## Problem details:
A single number is the answer here: how many lines of the entries contain "axes"?

## Extracted records:
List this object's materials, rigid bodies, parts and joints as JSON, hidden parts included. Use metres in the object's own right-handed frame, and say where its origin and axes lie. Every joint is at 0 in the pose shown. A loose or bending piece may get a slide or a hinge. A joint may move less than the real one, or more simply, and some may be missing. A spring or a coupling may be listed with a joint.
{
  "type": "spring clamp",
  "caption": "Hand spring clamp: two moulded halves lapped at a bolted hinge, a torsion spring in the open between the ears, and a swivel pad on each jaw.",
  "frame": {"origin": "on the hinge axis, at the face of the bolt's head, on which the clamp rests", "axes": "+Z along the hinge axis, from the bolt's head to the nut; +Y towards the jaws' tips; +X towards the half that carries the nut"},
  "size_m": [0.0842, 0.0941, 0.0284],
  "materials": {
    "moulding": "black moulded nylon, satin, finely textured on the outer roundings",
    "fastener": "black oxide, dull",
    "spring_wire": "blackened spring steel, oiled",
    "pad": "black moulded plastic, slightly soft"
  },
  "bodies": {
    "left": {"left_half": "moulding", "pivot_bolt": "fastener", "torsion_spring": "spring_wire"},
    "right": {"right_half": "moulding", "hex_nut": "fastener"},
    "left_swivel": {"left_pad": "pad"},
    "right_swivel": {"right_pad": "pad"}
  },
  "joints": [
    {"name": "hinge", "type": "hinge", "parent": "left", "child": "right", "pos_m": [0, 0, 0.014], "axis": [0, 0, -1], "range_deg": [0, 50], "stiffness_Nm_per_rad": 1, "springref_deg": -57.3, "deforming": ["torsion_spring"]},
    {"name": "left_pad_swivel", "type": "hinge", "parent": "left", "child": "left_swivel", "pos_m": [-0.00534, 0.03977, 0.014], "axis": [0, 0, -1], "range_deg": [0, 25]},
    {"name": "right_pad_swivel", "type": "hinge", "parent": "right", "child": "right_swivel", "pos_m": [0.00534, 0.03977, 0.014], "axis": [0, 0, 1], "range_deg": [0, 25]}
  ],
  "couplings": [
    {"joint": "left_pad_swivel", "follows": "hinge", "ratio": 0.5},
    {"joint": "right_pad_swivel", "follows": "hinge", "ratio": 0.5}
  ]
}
* * *
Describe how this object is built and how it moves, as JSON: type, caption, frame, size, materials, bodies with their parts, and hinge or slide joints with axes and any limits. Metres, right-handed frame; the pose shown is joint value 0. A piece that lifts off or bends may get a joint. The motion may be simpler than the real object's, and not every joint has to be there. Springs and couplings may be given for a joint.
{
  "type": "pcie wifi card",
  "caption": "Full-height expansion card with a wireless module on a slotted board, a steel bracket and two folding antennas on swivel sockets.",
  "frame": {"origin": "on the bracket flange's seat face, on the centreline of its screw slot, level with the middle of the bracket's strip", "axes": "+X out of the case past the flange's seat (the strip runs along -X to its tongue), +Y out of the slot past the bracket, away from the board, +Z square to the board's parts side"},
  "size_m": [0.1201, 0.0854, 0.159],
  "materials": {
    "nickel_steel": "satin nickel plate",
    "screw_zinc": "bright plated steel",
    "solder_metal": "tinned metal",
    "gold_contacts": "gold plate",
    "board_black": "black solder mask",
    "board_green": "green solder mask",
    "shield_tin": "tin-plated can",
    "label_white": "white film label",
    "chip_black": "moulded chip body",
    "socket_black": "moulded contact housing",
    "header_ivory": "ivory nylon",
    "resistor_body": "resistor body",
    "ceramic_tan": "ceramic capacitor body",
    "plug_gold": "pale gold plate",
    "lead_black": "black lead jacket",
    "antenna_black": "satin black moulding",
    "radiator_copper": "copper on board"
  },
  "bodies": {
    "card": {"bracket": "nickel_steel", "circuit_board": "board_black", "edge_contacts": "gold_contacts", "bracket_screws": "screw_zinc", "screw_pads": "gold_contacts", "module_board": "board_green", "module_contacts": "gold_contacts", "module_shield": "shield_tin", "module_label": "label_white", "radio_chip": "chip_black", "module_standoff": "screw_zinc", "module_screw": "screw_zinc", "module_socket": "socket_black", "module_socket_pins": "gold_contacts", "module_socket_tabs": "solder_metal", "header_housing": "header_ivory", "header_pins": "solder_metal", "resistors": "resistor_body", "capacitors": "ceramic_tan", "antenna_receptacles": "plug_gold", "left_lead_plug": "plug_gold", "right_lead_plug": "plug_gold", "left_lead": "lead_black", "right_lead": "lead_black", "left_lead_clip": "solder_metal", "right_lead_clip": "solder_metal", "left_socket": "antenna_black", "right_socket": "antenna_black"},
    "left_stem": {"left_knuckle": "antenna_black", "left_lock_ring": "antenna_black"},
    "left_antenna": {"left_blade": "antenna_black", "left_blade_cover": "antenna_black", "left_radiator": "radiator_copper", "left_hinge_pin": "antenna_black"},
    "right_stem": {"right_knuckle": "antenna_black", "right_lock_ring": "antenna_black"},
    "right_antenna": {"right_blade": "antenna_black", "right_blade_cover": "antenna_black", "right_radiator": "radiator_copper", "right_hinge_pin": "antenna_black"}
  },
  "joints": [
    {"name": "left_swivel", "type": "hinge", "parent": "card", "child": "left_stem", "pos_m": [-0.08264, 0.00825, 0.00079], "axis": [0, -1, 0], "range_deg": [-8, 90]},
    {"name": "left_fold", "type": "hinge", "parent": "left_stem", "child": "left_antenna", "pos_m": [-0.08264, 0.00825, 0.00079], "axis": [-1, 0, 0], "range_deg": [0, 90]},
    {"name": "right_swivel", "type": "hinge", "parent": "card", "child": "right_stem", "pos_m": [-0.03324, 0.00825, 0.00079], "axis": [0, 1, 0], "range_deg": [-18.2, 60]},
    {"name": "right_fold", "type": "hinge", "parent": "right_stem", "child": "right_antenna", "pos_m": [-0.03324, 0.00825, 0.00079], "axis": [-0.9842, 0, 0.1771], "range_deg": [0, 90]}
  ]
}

## Result of this exercise:
4